**JSON records of objects**
----
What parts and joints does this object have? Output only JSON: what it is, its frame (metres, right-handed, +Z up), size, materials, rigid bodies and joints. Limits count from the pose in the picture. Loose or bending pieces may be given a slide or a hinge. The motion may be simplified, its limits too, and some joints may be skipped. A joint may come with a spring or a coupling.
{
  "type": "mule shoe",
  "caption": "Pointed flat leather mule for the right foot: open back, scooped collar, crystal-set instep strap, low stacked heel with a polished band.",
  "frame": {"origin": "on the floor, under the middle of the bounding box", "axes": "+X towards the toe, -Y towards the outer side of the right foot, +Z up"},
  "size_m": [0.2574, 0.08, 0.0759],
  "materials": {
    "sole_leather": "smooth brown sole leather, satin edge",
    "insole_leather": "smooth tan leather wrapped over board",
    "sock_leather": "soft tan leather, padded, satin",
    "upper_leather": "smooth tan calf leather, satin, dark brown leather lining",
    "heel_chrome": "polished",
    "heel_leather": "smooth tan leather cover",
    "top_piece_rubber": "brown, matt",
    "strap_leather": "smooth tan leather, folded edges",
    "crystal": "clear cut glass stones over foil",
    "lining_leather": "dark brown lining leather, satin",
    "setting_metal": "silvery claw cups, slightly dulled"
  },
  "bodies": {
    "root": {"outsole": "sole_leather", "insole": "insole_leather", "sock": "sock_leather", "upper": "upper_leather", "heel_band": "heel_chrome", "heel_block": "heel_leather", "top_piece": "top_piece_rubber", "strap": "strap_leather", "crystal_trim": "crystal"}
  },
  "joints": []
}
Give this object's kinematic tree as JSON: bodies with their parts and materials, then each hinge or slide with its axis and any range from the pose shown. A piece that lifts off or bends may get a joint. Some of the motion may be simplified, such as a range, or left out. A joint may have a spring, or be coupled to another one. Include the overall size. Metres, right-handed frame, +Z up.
----
**EXERCISE PROMPT**
Copy out every line in the listing where the word "joints" appears.

**RESPONSE FOR THIS EXERCISE**
What parts and joints does this object have? Output only JSON: what it is, its frame (metres, right-handed, +Z up), size, materials, rigid bodies and joints. Limits count from the pose in the picture. Loose or bending pieces may be given a slide or a hinge. The motion may be simplified, its limits too, and some joints may be skipped. A joint may come with a spring or a coupling.
  "joints": []